Examination of Witnesses (Questions 400-419)



Mr O'Brien

  400. Are you anticipating that British Airports Authority will become a strategic investor in NATS? If so, by how much?
  (Mr Jamieson) That would appear likely, yes.

  401. If BAA do not invest, where will NATS make up the shortfall in the future?
  (Mr Jamieson) If they do not, then they would have to seek another equity partner.

  402. Will the Government be involved?
  (Mr Jamieson) At the moment the commitment we have made is that we would match any funding that had been raised through the private sector. That is our assurance we have given at the moment.

  403. In this discussion of BAA investing in NATS have they approached the Government for concessions in any way?
  (Mr Jamieson) No.

  404. Would it alter your policy on the airport capacity in the south east?
  (Mr Jamieson) No.

  405. Has that been raised?
  (Mr Jamieson) No.

  406. Are NATS or BAA suggesting that BAA's involvement is dependent on the stimulus of a financial contribution from the Government? Have they raised this at all?
  (Mr Griffins) I have been slightly closer to these talks than the Minister. On that one, I cannot give a categorical no. I think there is an expectation. I think, indeed, there is an expectation on the part of all the parties involved in putting together this financial solution that each will play a part; that is to say, NATS, the existing shareholders, the new potential shareholders, the regulator (and I saw signs that the regulator recognises that) and the lending banks—the financiers, as he called them.

  407. How firm is the consortium, the arrangements, that you refer to? How far advanced are they?
  (Mr Griffins) The hope is that in order to meet the timetable set out in the CAA's process there will be a proposition which is on the way to being formed to be put to the CAA when NATS goes back to the CAA in order to meet the timetable on 21 June. The CAA has said that it hopes then to come to a decision by the end of July. I can envisage an iterative process carrying on during the period.


  408. There are a lot of nods and winks in that, Mr Griffins, are there not?
  (Mr Griffins) Yes, but it does have a couple of firm dates in it.

  409. It has a couple of firm dates if everybody does what they mildly understand to be the case.

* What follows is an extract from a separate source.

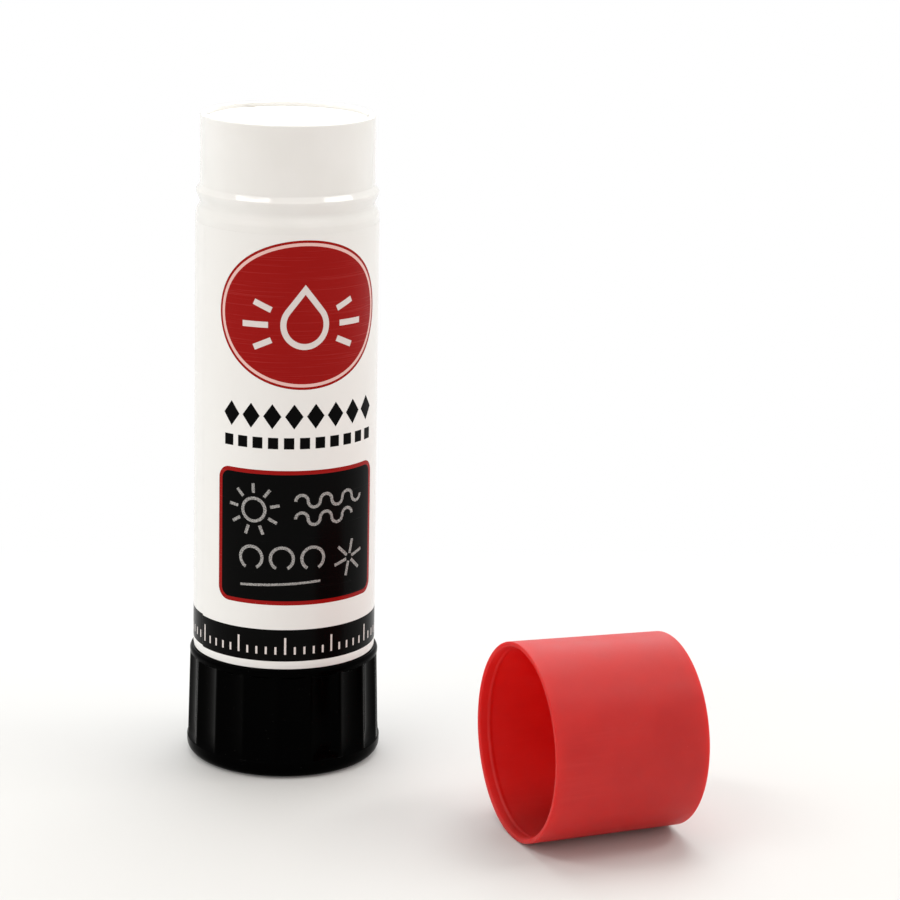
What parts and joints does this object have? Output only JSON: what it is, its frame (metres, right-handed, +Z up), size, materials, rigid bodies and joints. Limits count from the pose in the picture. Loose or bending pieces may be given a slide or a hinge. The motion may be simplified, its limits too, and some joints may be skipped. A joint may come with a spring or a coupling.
{
  "type": "glue stick",
  "caption": "Twist-up glue stick: fluted knob, screw spindle, threaded carrier and glue in a white barrel with a printed film, and a snap cap lying off beside it.",
  "frame": {"origin": "centre of the knob's flat foot, on the surface that the stick stands on", "axes": "+Z up the stick's axis; the cap lies towards +X and -Y, and the label's front faces -Y"},
  "size_m": [0.0836, 0.0742, 0.1099],
  "materials": {
    "white_plastic": "injection-moulded white polypropylene, low gloss on the neck",
    "label_film": "white printed film with a gloss varnish",
    "black_plastic": "glossy black polypropylene",
    "natural_plastic": "undyed moulded polyethylene",
    "glue": "waxy white adhesive",
    "red_plastic": "satin red polypropylene, slightly translucent"
  },
  "bodies": {
    "barrel": {"barrel": "white_plastic", "barrel_label": "label_film"},
    "winder": {"winder_knob": "black_plastic", "spindle": "natural_plastic"},
    "carriage": {"glue_carrier": "natural_plastic", "glue_stick": "glue"},
    "cap": {"cap": "red_plastic"}
  },
  "joints": [
    {"name": "knob_spin", "type": "hinge", "parent": "barrel", "child": "winder", "pos_m": [0, 0, 0], "axis": [0, 0, 1], "range_deg": [0, 6120.01]},
    {"name": "carriage_lift", "type": "slide", "parent": "barrel", "child": "carriage", "axis": [0, 0, 1], "range_m": [0, 0.068]},
    {"name": "cap_lift", "type": "slide", "parent": "barrel", "child": "cap", "axis": [0, 0, 1], "range_m": [0, 0.12]}
  ],
  "couplings": [
    {"joint": "knob_spin", "follows": "carriage_lift", "rad_per_m": 1570.8}
  ]
}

The CAA tells us "We have not been involved, we have not been asked for anything special, we do not expect to be reaching that conclusion"; you say to us "I am very clear, all the parties concerned must have a say"; we say to you "Have any concessions been asked for?"; you say "No". You then say "Nevertheless, of course, the package put together will have to be looked at with all of the parties contributing something". I may be naive but it seems to me there is a little tiny gap here and there opening up. Am I wrong, Mr Griffins? I can deal with Mr Jamieson later.
  (Mr Griffins) I do not think there is a gap appearing, Madam Chairman.

Andrew Bennett

  410. It is wide open!
  (Mr Griffins) It was wide open and what we are trying to do is bridge the gap, and I think when the solution is reached—and I believe there will be a solution reached—the gap will have been closed.

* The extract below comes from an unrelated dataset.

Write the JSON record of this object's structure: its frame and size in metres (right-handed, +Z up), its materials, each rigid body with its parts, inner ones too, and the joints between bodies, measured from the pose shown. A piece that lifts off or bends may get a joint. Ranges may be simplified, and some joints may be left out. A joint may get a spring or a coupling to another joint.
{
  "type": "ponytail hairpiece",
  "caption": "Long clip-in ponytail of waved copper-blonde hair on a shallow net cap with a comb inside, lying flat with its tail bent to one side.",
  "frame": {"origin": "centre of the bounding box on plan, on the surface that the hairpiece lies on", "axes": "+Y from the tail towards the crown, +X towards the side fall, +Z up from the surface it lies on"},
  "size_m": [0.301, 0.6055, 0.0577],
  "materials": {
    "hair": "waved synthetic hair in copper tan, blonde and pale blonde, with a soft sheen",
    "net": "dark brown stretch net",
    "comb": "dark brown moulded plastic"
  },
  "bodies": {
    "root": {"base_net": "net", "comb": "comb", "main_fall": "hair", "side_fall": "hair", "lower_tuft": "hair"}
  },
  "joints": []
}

  411. When a solution is reached, of course, but if there is not a solution reached then it will not be closed. The reality is, are you assuring the Committee that there is now a firm timetable, that everybody knows the part they have to play and they are already prepared to come up with something in order to make that formula work?
  (Mr Griffins) I cannot give that assurance on the part of organisations for which I am not responsible. However, I am sitting here with my Minister and I know the Government is prepared to do that.

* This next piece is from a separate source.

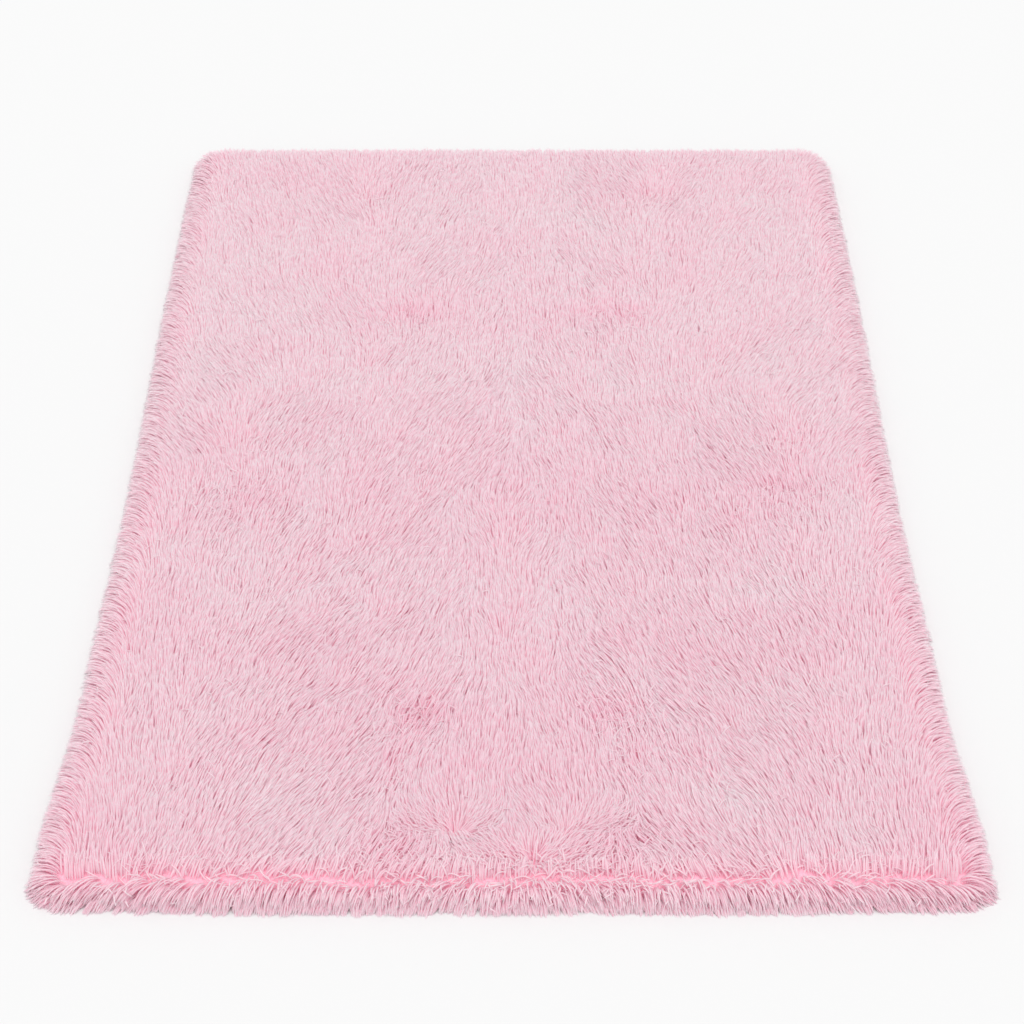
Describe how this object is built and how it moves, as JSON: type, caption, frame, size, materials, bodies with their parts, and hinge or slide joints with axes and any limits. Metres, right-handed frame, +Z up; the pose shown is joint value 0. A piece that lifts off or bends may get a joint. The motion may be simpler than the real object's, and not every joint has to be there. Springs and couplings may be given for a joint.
{
  "type": "shag rug",
  "caption": "Rectangular pink shag rug with rounded corners and long soft pile that rolls over its edges, lying flat on a floor.",
  "frame": {"origin": "middle of the underside, on the floor", "axes": "+Z up out of the pile, +Y along the rug's length towards the end that the pile leans to, +X across its width"},
  "size_m": [1.26, 1.83, 0.03],
  "materials": {
    "pile": "soft long pile, pale pink at the tips and deeper pink towards the roots"
  },
  "bodies": {
    "root": {"shag_rug": "pile"}
  },
  "joints": []
}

  412. So the fact that some of those organisations do not seem to fully understand the situation is because nothing has been decided?
  (Mr Griffins) I believe each of those organisations that I mentioned is fully aware of the part that it has to play and I think the ones you have heard, even so far today, have demonstrated that they understand it.

Mr O'Brien

  413. I come back to the original question: in view of the situation as you outline—the doubt, the gaps and everything else—if BAA decides not to fund where will the shortfall be made up? Will it be the Government?
  (Mr Jamieson) Perhaps I inadequately expressed my answer a moment ago. We would have to face that situation if it arose, but at the moment there are negotiations that are on-going and if those negotiations are successful then the Government will look to maintain its shareholding of 49 per cent, but that situation has not arisen yet. At the moment we do not anticipate the whole of that amount being provided by Government.

Mr Donohoe

  414. When NATS was brought into being as its present form, we were told that part of the selling of it was that you would be able to sell this system abroad. How confident are you, as a Government, that that is likely?
  (Mr Jamieson) I think what we have seen of the operation of NATS, both before it was in the PPP and after, is that it is highly successful at doing its job and—dare I say—I think it is, if not the best in the world, it reflects some of the best practice that there would be in the world.

  415. As a fairly major shareholder, how much have you estimated to build into its future over the next ten years is going to be on the basis of investments going into foreign countries?
  (Mr Jamieson) I do not think that has been part of our consideration.

  416. Why is it that NATS is amongst the highest chargers in Europe?
  (Mr Jamieson) That is a very good question. Previously it was in the state sector and it ran a high-quality service but some would argue that perhaps it was inefficient. What we have seen since the PPP was set up is that they have had to find cost-savings, there are greater efficiencies now with the systems and equipment they are using and we have moved from being the highest chargers in Europe now down to about the third-highest in Europe. That is partly because other European countries, since September 11, have had to put all the extra costs that they have incurred on to the users, whereas in real terms NATS charges are actually still falling. There are very few other European countries—and certainly not any major countries—where that is in fact the case.

  417. What approaches, if any, have you had from SERCO?
  (Mr Jamieson) You mean as a Government? I am not aware of any approaches.

  418. Do you expect to have any approaches from SERCO, given the situation is now very much in the balance? I put this as a question earlier to NATS. When the original bid was made they were the second-highest bidder.
  (Mr Jamieson) I could not anticipate whether or not SERCO would be making any approaches to us.


  419. I think we want to move on from that. However, I would just say that you do keep referring to 11 September as being the point that created so many of NATS' difficulties, but the evidence shows that they were in financial difficulties before that. As a matter of courtesy I should inform you that we were told that many of the sort of economies that you have just been lauding under the Public Private Partnership have not yet been put into operation. I hope I do not misinterpret what I was told. Therefore, it seems a little difficult to understand how the points that you have raised in relation to their finances actually operate.
  (Mr Jamieson) What has happened, of course, since September 11 is the income that NATS gets, particularly from the over-flights, has dropped on average in the last eight to nine months in the region of about 9 per cent over the previous year.